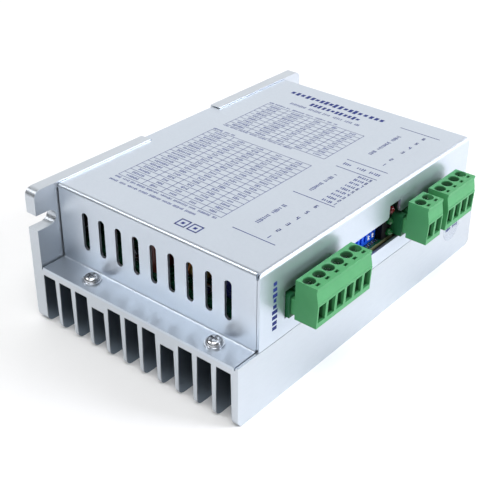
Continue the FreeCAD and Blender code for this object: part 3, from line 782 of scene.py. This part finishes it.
def add_choke_winding():
    """Copper wire wound round the toroidal core."""
    low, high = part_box("choke")
    centre = (low + high) / 2
    section = (high.z - low.z) / 2
    ring = (high.x - low.x) / 2 - section
    wire = 0.4 * MM
    turns = 30
    points_per_turn = 16
    curve = bpy.data.curves.new("choke_winding", "CURVE")
    curve.dimensions = "3D"
    curve.bevel_depth = wire
    curve.bevel_resolution = 3
    spline = curve.splines.new("POLY")
    count = turns * points_per_turn
    spline.points.add(count - 1)
    spline.use_cyclic_u = True
    reach = section + wire
    for index, point in enumerate(spline.points):
        around = 2 * math.pi * index / count
        twist = around * turns
        radius = ring + reach * math.cos(twist)
        offset = Vector((radius * math.cos(around), radius * math.sin(around), reach * math.sin(twist)))
        point.co = (*(centre + offset), 1.0)
    holder = bpy.data.objects.new("choke_winding_curve", curve)
    bpy.context.scene.collection.objects.link(holder)
    bpy.context.view_layer.update()
    mesh = bpy.data.meshes.new_from_object(holder)
    bpy.data.objects.remove(holder)
    add_piece("choke_winding", mesh, copper_wire())


def add_capacitor_tops():
    """Bare metal discs on top of the two cans."""
    low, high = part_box("bulk_capacitors")
    radius = (high.y - low.y) / 2
    profile = [(radius * 0.82, 0), (radius * 0.82, 0.12 * MM), (radius * 0.78, 0.2 * MM)]
    for number, x in enumerate((low.x + radius, high.x - radius), start=1):
        place = Matrix.Translation(Vector((x, (low.y + high.y) / 2, high.z)))
        name = f"can_top_{number}"
        add_piece(name, revolve_mesh(name, profile, place, 64), MATERIALS["extruded_aluminium"])


def add_switch_numbers():
    """Numerals 1 to 9 above the sliders on the switch bank."""
    printer = Printer((0, BANK_LOW.y, BANK_LOW.z), (1, 0, 0), (0, 0, 1), 2)
    foot, height, left_of_middle = 7.3, 1.6, 0.45
    for index in range(SWITCHES):
        low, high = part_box(f"slider_{index + 1}")
        middle = (low.x + high.x) / 2 / MM
        printer.digit(index + 1, middle - left_of_middle, foot, height)
    printer.build("switch_numbers", MATERIALS["slider_white"])


add_camera()
add_studio()
finish_cad_nodes()
print_top()
print_side()
add_sticker()
add_board_edge()
add_resistors()
add_packages()
add_controller_legs()
add_choke_winding()
add_capacitor_tops()
add_switch_numbers()
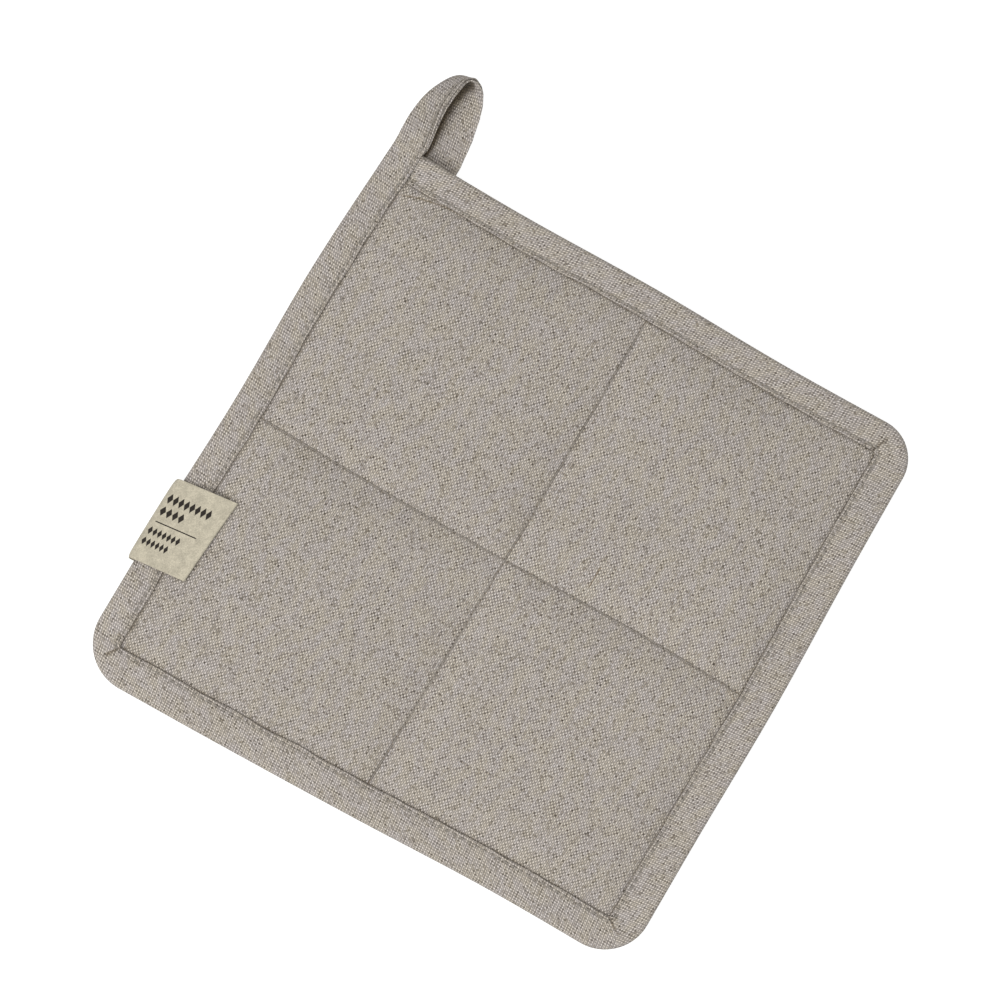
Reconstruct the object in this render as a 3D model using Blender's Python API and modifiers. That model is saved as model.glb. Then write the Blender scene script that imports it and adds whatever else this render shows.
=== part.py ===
"""Quilted cloth pot holder: two cloth panels over wadding, quilted in a cross, with a bound edge
whose strip runs on as a hanging loop, and a tape label folded over the left edge.

It lies flat, front up, with the underside of its quilted squares on the plane z = 0. Lengths are in
metres. The pad's left edge runs along Y, and the loop stands beyond its top left corner.
"""

import math

import bmesh
import bpy
from mathutils import Matrix, Vector

# The pad's nominal size, and how far each side wanders out of that square (outwards is positive),
# at five even steps. Left and right run from bottom to top, bottom and top from left to right.
PAD_WIDTH = 0.200
PAD_LENGTH = 0.200
LEFT_DRIFT = (0.0040, 0.0029, 0.0008, 0.0003, -0.0027)
RIGHT_DRIFT = (0.0008, 0.0011, 0.0019, 0.0011, 0.0009)
BOTTOM_DRIFT = (0.0006, 0.0001, -0.0009, -0.0024, -0.0020)
TOP_DRIFT = (-0.0004, -0.0013, -0.0007, -0.0015, -0.0008)
TOP_RIGHT_RADIUS = 0.0135
BOTTOM_RIGHT_RADIUS = 0.0160
BOTTOM_LEFT_RADIUS = 0.0170

# Layers through the thickness
GAP = 0.0003
CLOTH = 0.0005
SEAM_WADDING = 0.0010
FRONT_CROWN = 0.0041
BACK_CROWN = 0.0041
BACK_SWELL = 0.0056
PUFF_POWER = 2.2
PUFF_ROUNDING = 0.6

# The bias strip around the edge, folded to a channel
LEFT_BINDING = 0.0103
RIGHT_BINDING = 0.0119
BOTTOM_BINDING = 0.0120
TOP_BINDING = 0.0103
BINDING_WALL = 0.0007
LIP_RADIUS = 0.0012
STITCH_INSET = 0.0013
STITCH_DIP = 0.0003
MITRE_DIP = 0.0004
HEM_CLEARANCE = 0.0009

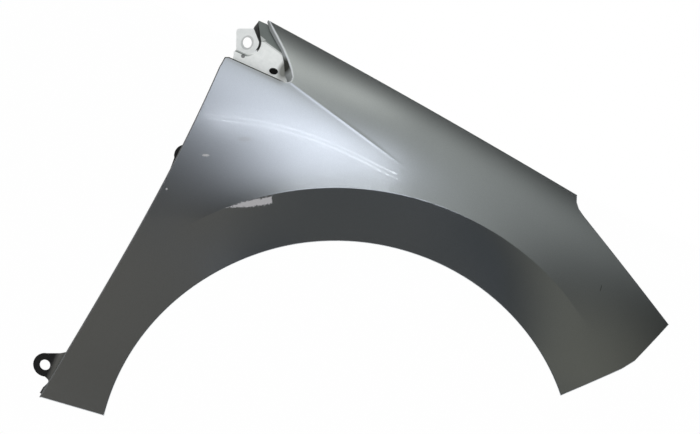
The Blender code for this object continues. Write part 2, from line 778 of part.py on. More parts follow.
def pillar_bracket_outline():
    """Under the ledge, up behind the rim, over the peak, round the pad and down the strip."""
    bottom = LEDGE_HEIGHT - BRACKET_DROP
    left = -PAD_HALF_WIDTH - STRIP_STEP
    slit = PAD_SLANT_SHARE * PAD_HALF_WIDTH - PAD_RADIUS
    strip = pad_place(left, slit - 2 * STRIP_STEP)
    outline = [Vector((strip.x + STRIP_STEP, bottom))]
    rim_shares = (0.05, 0.2, 0.32, 0.44, 0.56, 0.66, 0.76, 0.86)
    outline.append(Vector((RECESS_CENTRE.x + RIM_LAP, bottom)))
    outline += [rim_edge(share) + Vector((RIM_LAP / 3, -RIM_LAP / 3)) for share in rim_shares]
    peak = LEDGE_HEIGHT + PEAK_RISE
    outline.append(Vector((HOOD_REAR.x - RIM_LAP / 2, peak)))
    outline.append(Vector((PAD_CENTRE.x + PEAK_AHEAD, peak)))
    outline.append(pad_place(PAD_RADIUS - PAD_FRONT_SHARE * PAD_TOP, PAD_TOP))
    corner_radius = PAD_HALF_WIDTH / 3
    corner = pad_place(corner_radius - PAD_HALF_WIDTH, PAD_TOP - corner_radius)
    top = PAD_TURN + radians(90)
    outline += arc(corner, corner_radius, top, top + radians(90), 5)
    outline.append(pad_place(-PAD_HALF_WIDTH, slit))
    outline.append(pad_place(left, slit - STRIP_STEP))
    outline.append(strip)
    return outline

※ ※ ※

## Exercise description:
Identify which lines contain the word "that" and copy each one.

## Result of this task:
Reconstruct the object in this render as a 3D model using Blender's Python API and modifiers. That model is saved as model.glb. Then write the Blender scene script that imports it and adds whatever else this render shows.
# The pad's nominal size, and how far each side wanders out of that square (outwards is positive),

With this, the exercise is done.